▶ **Given request**
Would you extract the whole listing below and retype it exactly?
- - - -
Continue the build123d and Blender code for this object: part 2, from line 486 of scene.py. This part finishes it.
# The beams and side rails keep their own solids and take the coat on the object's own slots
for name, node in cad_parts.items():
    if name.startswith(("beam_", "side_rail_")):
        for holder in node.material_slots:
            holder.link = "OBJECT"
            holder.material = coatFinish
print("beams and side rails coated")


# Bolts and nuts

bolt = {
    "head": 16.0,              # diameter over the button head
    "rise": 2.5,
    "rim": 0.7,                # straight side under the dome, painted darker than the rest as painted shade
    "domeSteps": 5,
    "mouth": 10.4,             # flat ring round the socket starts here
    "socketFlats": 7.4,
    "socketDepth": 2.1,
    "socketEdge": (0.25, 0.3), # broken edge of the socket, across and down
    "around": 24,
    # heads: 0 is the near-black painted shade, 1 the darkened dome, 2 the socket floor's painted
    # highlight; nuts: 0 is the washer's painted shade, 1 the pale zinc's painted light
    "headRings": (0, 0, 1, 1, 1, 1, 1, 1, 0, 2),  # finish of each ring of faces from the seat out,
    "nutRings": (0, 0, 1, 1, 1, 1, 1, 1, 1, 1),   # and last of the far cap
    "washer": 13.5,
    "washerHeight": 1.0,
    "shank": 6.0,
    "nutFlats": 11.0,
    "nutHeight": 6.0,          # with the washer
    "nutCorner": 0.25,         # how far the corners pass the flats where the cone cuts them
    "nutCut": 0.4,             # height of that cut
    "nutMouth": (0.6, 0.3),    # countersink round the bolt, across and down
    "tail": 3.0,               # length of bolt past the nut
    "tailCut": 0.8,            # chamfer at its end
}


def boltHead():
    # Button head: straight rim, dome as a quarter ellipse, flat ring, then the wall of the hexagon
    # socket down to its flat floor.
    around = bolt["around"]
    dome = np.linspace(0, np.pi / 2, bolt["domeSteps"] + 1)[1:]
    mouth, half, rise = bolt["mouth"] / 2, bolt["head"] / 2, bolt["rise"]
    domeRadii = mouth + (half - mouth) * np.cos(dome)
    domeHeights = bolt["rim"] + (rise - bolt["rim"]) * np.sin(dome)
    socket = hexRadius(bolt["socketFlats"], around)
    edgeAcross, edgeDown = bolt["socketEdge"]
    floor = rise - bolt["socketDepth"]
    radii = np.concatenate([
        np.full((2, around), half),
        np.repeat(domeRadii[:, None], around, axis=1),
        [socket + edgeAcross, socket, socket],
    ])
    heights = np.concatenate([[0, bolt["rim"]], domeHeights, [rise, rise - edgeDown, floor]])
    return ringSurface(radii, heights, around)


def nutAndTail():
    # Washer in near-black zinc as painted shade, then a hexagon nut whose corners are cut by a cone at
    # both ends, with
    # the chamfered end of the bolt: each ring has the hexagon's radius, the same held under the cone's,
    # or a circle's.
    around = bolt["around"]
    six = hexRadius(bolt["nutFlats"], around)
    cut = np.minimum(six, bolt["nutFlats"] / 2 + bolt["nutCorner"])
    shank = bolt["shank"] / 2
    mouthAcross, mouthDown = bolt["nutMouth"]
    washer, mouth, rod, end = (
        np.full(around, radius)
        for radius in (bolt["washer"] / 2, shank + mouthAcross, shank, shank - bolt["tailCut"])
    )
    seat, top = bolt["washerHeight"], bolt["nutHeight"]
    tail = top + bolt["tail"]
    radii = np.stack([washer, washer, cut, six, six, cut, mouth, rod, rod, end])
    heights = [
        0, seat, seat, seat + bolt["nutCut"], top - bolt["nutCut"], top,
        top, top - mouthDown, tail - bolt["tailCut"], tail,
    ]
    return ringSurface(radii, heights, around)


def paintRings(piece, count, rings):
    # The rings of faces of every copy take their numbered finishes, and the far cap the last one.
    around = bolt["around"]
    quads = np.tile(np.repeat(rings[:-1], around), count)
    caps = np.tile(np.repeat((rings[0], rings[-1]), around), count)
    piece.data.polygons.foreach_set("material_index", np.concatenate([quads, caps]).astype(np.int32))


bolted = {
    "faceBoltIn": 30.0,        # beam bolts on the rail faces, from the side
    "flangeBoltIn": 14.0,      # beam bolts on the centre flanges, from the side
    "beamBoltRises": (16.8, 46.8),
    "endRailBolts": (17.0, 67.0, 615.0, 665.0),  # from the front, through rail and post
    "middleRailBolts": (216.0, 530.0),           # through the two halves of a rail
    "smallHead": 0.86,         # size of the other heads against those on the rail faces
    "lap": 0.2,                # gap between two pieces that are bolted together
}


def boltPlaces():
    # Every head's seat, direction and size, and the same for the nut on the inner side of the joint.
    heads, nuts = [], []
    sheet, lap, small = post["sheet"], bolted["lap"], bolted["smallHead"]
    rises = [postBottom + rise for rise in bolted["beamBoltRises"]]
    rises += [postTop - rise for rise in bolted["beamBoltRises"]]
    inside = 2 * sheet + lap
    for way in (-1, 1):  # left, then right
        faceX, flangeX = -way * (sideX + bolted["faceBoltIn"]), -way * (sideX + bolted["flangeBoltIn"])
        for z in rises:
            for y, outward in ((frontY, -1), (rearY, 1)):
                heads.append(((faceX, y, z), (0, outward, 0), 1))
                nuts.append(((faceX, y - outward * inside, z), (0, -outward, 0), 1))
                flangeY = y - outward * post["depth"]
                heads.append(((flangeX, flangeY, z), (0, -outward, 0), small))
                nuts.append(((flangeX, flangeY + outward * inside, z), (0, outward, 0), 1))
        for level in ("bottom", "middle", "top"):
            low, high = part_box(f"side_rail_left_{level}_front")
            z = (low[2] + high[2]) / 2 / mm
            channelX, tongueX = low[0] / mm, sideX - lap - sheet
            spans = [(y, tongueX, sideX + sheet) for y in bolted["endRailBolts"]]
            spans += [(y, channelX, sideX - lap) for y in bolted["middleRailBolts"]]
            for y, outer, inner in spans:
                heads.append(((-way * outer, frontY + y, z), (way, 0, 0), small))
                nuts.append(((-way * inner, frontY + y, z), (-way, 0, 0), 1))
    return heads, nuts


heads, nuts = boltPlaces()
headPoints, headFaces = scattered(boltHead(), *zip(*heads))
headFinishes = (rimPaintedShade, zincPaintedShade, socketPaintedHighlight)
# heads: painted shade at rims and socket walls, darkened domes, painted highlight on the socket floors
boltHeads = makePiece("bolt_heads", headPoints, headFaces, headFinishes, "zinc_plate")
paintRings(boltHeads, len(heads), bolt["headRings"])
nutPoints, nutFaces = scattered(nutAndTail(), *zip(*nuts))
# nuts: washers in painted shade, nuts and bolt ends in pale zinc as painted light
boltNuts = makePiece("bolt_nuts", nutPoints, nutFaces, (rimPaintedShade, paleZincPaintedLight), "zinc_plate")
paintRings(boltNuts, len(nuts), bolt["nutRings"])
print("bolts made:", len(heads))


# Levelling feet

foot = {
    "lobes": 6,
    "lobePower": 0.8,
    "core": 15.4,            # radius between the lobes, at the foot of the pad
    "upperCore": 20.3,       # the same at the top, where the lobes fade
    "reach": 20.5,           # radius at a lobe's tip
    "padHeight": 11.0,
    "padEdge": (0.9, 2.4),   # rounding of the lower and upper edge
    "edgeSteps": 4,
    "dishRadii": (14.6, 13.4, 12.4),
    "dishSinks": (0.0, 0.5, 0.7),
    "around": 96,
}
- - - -
▶ **Response**
Continue the build123d and Blender code for this object: part 2, from line 486 of scene.py. This part finishes it.
# The beams and side rails keep their own solids and take the coat on the object's own slots
for name, node in cad_parts.items():
    if name.startswith(("beam_", "side_rail_")):
        for holder in node.material_slots:
            holder.link = "OBJECT"
            holder.material = coatFinish
print("beams and side rails coated")


# Bolts and nuts

bolt = {
    "head": 16.0,              # diameter over the button head
    "rise": 2.5,
    "rim": 0.7,                # straight side under the dome, painted darker than the rest as painted shade
    "domeSteps": 5,
    "mouth": 10.4,             # flat ring round the socket starts here
    "socketFlats": 7.4,
    "socketDepth": 2.1,
    "socketEdge": (0.25, 0.3), # broken edge of the socket, across and down
    "around": 24,
    # heads: 0 is the near-black painted shade, 1 the darkened dome, 2 the socket floor's painted
    # highlight; nuts: 0 is the washer's painted shade, 1 the pale zinc's painted light
    "headRings": (0, 0, 1, 1, 1, 1, 1, 1, 0, 2),  # finish of each ring of faces from the seat out,
    "nutRings": (0, 0, 1, 1, 1, 1, 1, 1, 1, 1),   # and last of the far cap
    "washer": 13.5,
    "washerHeight": 1.0,
    "shank": 6.0,
    "nutFlats": 11.0,
    "nutHeight": 6.0,          # with the washer
    "nutCorner": 0.25,         # how far the corners pass the flats where the cone cuts them
    "nutCut": 0.4,             # height of that cut
    "nutMouth": (0.6, 0.3),    # countersink round the bolt, across and down
    "tail": 3.0,               # length of bolt past the nut
    "tailCut": 0.8,            # chamfer at its end
}


def boltHead():
    # Button head: straight rim, dome as a quarter ellipse, flat ring, then the wall of the hexagon
    # socket down to its flat floor.
    around = bolt["around"]
    dome = np.linspace(0, np.pi / 2, bolt["domeSteps"] + 1)[1:]
    mouth, half, rise = bolt["mouth"] / 2, bolt["head"] / 2, bolt["rise"]
    domeRadii = mouth + (half - mouth) * np.cos(dome)
    domeHeights = bolt["rim"] + (rise - bolt["rim"]) * np.sin(dome)
    socket = hexRadius(bolt["socketFlats"], around)
    edgeAcross, edgeDown = bolt["socketEdge"]
    floor = rise - bolt["socketDepth"]
    radii = np.concatenate([
        np.full((2, around), half),
        np.repeat(domeRadii[:, None], around, axis=1),
        [socket + edgeAcross, socket, socket],
    ])
    heights = np.concatenate([[0, bolt["rim"]], domeHeights, [rise, rise - edgeDown, floor]])
    return ringSurface(radii, heights, around)


def nutAndTail():
    # Washer in near-black zinc as painted shade, then a hexagon nut whose corners are cut by a cone at
    # both ends, with
    # the chamfered end of the bolt: each ring has the hexagon's radius, the same held under the cone's,
    # or a circle's.
    around = bolt["around"]
    six = hexRadius(bolt["nutFlats"], around)
    cut = np.minimum(six, bolt["nutFlats"] / 2 + bolt["nutCorner"])
    shank = bolt["shank"] / 2
    mouthAcross, mouthDown = bolt["nutMouth"]
    washer, mouth, rod, end = (
        np.full(around, radius)
        for radius in (bolt["washer"] / 2, shank + mouthAcross, shank, shank - bolt["tailCut"])
    )
    seat, top = bolt["washerHeight"], bolt["nutHeight"]
    tail = top + bolt["tail"]
    radii = np.stack([washer, washer, cut, six, six, cut, mouth, rod, rod, end])
    heights = [
        0, seat, seat, seat + bolt["nutCut"], top - bolt["nutCut"], top,
        top, top - mouthDown, tail - bolt["tailCut"], tail,
    ]
    return ringSurface(radii, heights, around)


def paintRings(piece, count, rings):
    # The rings of faces of every copy take their numbered finishes, and the far cap the last one.
    around = bolt["around"]
    quads = np.tile(np.repeat(rings[:-1], around), count)
    caps = np.tile(np.repeat((rings[0], rings[-1]), around), count)
    piece.data.polygons.foreach_set("material_index", np.concatenate([quads, caps]).astype(np.int32))


bolted = {
    "faceBoltIn": 30.0,        # beam bolts on the rail faces, from the side
    "flangeBoltIn": 14.0,      # beam bolts on the centre flanges, from the side
    "beamBoltRises": (16.8, 46.8),
    "endRailBolts": (17.0, 67.0, 615.0, 665.0),  # from the front, through rail and post
    "middleRailBolts": (216.0, 530.0),           # through the two halves of a rail
    "smallHead": 0.86,         # size of the other heads against those on the rail faces
    "lap": 0.2,                # gap between two pieces that are bolted together
}


def boltPlaces():
    # Every head's seat, direction and size, and the same for the nut on the inner side of the joint.
    heads, nuts = [], []
    sheet, lap, small = post["sheet"], bolted["lap"], bolted["smallHead"]
    rises = [postBottom + rise for rise in bolted["beamBoltRises"]]
    rises += [postTop - rise for rise in bolted["beamBoltRises"]]
    inside = 2 * sheet + lap
    for way in (-1, 1):  # left, then right
        faceX, flangeX = -way * (sideX + bolted["faceBoltIn"]), -way * (sideX + bolted["flangeBoltIn"])
        for z in rises:
            for y, outward in ((frontY, -1), (rearY, 1)):
                heads.append(((faceX, y, z), (0, outward, 0), 1))
                nuts.append(((faceX, y - outward * inside, z), (0, -outward, 0), 1))
                flangeY = y - outward * post["depth"]
                heads.append(((flangeX, flangeY, z), (0, -outward, 0), small))
                nuts.append(((flangeX, flangeY + outward * inside, z), (0, outward, 0), 1))
        for level in ("bottom", "middle", "top"):
            low, high = part_box(f"side_rail_left_{level}_front")
            z = (low[2] + high[2]) / 2 / mm
            channelX, tongueX = low[0] / mm, sideX - lap - sheet
            spans = [(y, tongueX, sideX + sheet) for y in bolted["endRailBolts"]]
            spans += [(y, channelX, sideX - lap) for y in bolted["middleRailBolts"]]
            for y, outer, inner in spans:
                heads.append(((-way * outer, frontY + y, z), (way, 0, 0), small))
                nuts.append(((-way * inner, frontY + y, z), (-way, 0, 0), 1))
    return heads, nuts


heads, nuts = boltPlaces()
headPoints, headFaces = scattered(boltHead(), *zip(*heads))
headFinishes = (rimPaintedShade, zincPaintedShade, socketPaintedHighlight)
# heads: painted shade at rims and socket walls, darkened domes, painted highlight on the socket floors
boltHeads = makePiece("bolt_heads", headPoints, headFaces, headFinishes, "zinc_plate")
paintRings(boltHeads, len(heads), bolt["headRings"])
nutPoints, nutFaces = scattered(nutAndTail(), *zip(*nuts))
# nuts: washers in painted shade, nuts and bolt ends in pale zinc as painted light
boltNuts = makePiece("bolt_nuts", nutPoints, nutFaces, (rimPaintedShade, paleZincPaintedLight), "zinc_plate")
paintRings(boltNuts, len(nuts), bolt["nutRings"])
print("bolts made:", len(heads))


# Levelling feet

foot = {
    "lobes": 6,
    "lobePower": 0.8,
    "core": 15.4,            # radius between the lobes, at the foot of the pad
    "upperCore": 20.3,       # the same at the top, where the lobes fade
    "reach": 20.5,           # radius at a lobe's tip
    "padHeight": 11.0,
    "padEdge": (0.9, 2.4),   # rounding of the lower and upper edge
    "edgeSteps": 4,
    "dishRadii": (14.6, 13.4, 12.4),
    "dishSinks": (0.0, 0.5, 0.7),
    "around": 96,
}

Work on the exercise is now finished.